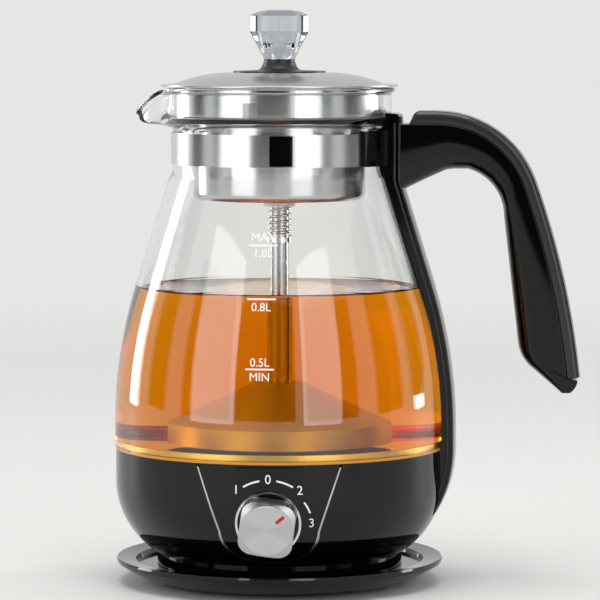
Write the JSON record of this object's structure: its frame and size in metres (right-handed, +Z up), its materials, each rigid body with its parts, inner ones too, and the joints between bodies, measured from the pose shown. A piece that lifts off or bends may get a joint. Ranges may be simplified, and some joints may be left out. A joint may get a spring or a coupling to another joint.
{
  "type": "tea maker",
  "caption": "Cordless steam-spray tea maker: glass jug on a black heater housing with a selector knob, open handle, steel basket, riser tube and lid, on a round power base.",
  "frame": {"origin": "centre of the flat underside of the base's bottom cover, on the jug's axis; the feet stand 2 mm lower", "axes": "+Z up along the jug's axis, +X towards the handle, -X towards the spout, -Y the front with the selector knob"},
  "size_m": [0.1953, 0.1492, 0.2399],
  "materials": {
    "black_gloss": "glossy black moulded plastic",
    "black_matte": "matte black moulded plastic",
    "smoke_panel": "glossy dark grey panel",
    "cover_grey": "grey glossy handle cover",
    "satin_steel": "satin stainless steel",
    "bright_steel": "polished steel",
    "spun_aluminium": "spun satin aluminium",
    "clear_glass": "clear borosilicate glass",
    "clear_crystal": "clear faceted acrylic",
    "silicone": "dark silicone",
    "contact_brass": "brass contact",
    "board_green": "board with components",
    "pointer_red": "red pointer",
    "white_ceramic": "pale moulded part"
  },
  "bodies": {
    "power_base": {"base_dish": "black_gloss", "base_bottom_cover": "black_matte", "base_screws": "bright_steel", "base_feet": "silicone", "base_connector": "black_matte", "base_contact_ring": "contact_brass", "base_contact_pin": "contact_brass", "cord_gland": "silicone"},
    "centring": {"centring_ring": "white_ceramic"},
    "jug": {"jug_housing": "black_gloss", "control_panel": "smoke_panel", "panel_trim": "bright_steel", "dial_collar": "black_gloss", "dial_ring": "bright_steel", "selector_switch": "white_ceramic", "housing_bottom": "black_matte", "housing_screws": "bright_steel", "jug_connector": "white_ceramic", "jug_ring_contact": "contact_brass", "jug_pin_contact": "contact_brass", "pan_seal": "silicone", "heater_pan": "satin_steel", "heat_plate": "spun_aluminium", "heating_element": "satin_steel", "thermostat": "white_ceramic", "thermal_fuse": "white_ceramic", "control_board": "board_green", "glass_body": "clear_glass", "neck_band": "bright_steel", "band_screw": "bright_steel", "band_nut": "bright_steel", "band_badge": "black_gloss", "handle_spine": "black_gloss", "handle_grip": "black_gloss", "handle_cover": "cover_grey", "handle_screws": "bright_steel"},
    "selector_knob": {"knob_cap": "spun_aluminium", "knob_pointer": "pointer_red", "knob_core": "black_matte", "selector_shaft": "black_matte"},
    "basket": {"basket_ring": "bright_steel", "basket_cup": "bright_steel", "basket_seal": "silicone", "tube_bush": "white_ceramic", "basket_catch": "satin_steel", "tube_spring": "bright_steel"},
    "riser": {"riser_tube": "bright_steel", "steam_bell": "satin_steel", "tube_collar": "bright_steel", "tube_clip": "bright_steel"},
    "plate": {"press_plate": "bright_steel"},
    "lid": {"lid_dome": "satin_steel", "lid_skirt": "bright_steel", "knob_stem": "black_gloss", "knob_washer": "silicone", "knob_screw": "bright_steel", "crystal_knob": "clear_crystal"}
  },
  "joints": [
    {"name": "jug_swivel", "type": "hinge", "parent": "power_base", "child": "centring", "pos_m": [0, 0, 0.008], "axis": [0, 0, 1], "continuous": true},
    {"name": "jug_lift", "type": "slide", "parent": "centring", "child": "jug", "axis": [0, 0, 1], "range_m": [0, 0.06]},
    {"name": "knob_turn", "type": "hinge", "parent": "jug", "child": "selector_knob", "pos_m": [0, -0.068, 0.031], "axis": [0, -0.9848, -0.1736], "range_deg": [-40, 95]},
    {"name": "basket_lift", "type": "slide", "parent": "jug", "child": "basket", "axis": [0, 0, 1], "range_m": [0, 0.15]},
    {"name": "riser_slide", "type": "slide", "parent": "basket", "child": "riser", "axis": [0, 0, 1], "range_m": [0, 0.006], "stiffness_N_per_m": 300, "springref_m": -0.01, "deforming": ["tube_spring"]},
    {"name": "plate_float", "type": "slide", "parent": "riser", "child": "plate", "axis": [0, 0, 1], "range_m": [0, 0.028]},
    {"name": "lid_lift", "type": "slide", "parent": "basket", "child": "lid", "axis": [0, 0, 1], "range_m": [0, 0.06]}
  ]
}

- [Instructions for the task] Reproduce all of the data exactly as given.

- [Full answer]
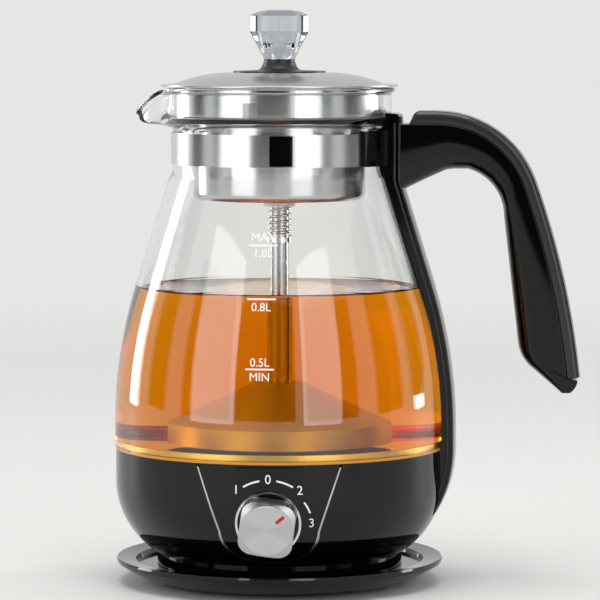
Write the JSON record of this object's structure: its frame and size in metres (right-handed, +Z up), its materials, each rigid body with its parts, inner ones too, and the joints between bodies, measured from the pose shown. A piece that lifts off or bends may get a joint. Ranges may be simplified, and some joints may be left out. A joint may get a spring or a coupling to another joint.
{
  "type": "tea maker",
  "caption": "Cordless steam-spray tea maker: glass jug on a black heater housing with a selector knob, open handle, steel basket, riser tube and lid, on a round power base.",
  "frame": {"origin": "centre of the flat underside of the base's bottom cover, on the jug's axis; the feet stand 2 mm lower", "axes": "+Z up along the jug's axis, +X towards the handle, -X towards the spout, -Y the front with the selector knob"},
  "size_m": [0.1953, 0.1492, 0.2399],
  "materials": {
    "black_gloss": "glossy black moulded plastic",
    "black_matte": "matte black moulded plastic",
    "smoke_panel": "glossy dark grey panel",
    "cover_grey": "grey glossy handle cover",
    "satin_steel": "satin stainless steel",
    "bright_steel": "polished steel",
    "spun_aluminium": "spun satin aluminium",
    "clear_glass": "clear borosilicate glass",
    "clear_crystal": "clear faceted acrylic",
    "silicone": "dark silicone",
    "contact_brass": "brass contact",
    "board_green": "board with components",
    "pointer_red": "red pointer",
    "white_ceramic": "pale moulded part"
  },
  "bodies": {
    "power_base": {"base_dish": "black_gloss", "base_bottom_cover": "black_matte", "base_screws": "bright_steel", "base_feet": "silicone", "base_connector": "black_matte", "base_contact_ring": "contact_brass", "base_contact_pin": "contact_brass", "cord_gland": "silicone"},
    "centring": {"centring_ring": "white_ceramic"},
    "jug": {"jug_housing": "black_gloss", "control_panel": "smoke_panel", "panel_trim": "bright_steel", "dial_collar": "black_gloss", "dial_ring": "bright_steel", "selector_switch": "white_ceramic", "housing_bottom": "black_matte", "housing_screws": "bright_steel", "jug_connector": "white_ceramic", "jug_ring_contact": "contact_brass", "jug_pin_contact": "contact_brass", "pan_seal": "silicone", "heater_pan": "satin_steel", "heat_plate": "spun_aluminium", "heating_element": "satin_steel", "thermostat": "white_ceramic", "thermal_fuse": "white_ceramic", "control_board": "board_green", "glass_body": "clear_glass", "neck_band": "bright_steel", "band_screw": "bright_steel", "band_nut": "bright_steel", "band_badge": "black_gloss", "handle_spine": "black_gloss", "handle_grip": "black_gloss", "handle_cover": "cover_grey", "handle_screws": "bright_steel"},
    "selector_knob": {"knob_cap": "spun_aluminium", "knob_pointer": "pointer_red", "knob_core": "black_matte", "selector_shaft": "black_matte"},
    "basket": {"basket_ring": "bright_steel", "basket_cup": "bright_steel", "basket_seal": "silicone", "tube_bush": "white_ceramic", "basket_catch": "satin_steel", "tube_spring": "bright_steel"},
    "riser": {"riser_tube": "bright_steel", "steam_bell": "satin_steel", "tube_collar": "bright_steel", "tube_clip": "bright_steel"},
    "plate": {"press_plate": "bright_steel"},
    "lid": {"lid_dome": "satin_steel", "lid_skirt": "bright_steel", "knob_stem": "black_gloss", "knob_washer": "silicone", "knob_screw": "bright_steel", "crystal_knob": "clear_crystal"}
  },
  "joints": [
    {"name": "jug_swivel", "type": "hinge", "parent": "power_base", "child": "centring", "pos_m": [0, 0, 0.008], "axis": [0, 0, 1], "continuous": true},
    {"name": "jug_lift", "type": "slide", "parent": "centring", "child": "jug", "axis": [0, 0, 1], "range_m": [0, 0.06]},
    {"name": "knob_turn", "type": "hinge", "parent": "jug", "child": "selector_knob", "pos_m": [0, -0.068, 0.031], "axis": [0, -0.9848, -0.1736], "range_deg": [-40, 95]},
    {"name": "basket_lift", "type": "slide", "parent": "jug", "child": "basket", "axis": [0, 0, 1], "range_m": [0, 0.15]},
    {"name": "riser_slide", "type": "slide", "parent": "basket", "child": "riser", "axis": [0, 0, 1], "range_m": [0, 0.006], "stiffness_N_per_m": 300, "springref_m": -0.01, "deforming": ["tube_spring"]},
    {"name": "plate_float", "type": "slide", "parent": "riser", "child": "plate", "axis": [0, 0, 1], "range_m": [0, 0.028]},
    {"name": "lid_lift", "type": "slide", "parent": "basket", "child": "lid", "axis": [0, 0, 1], "range_m": [0, 0.06]}
  ]
}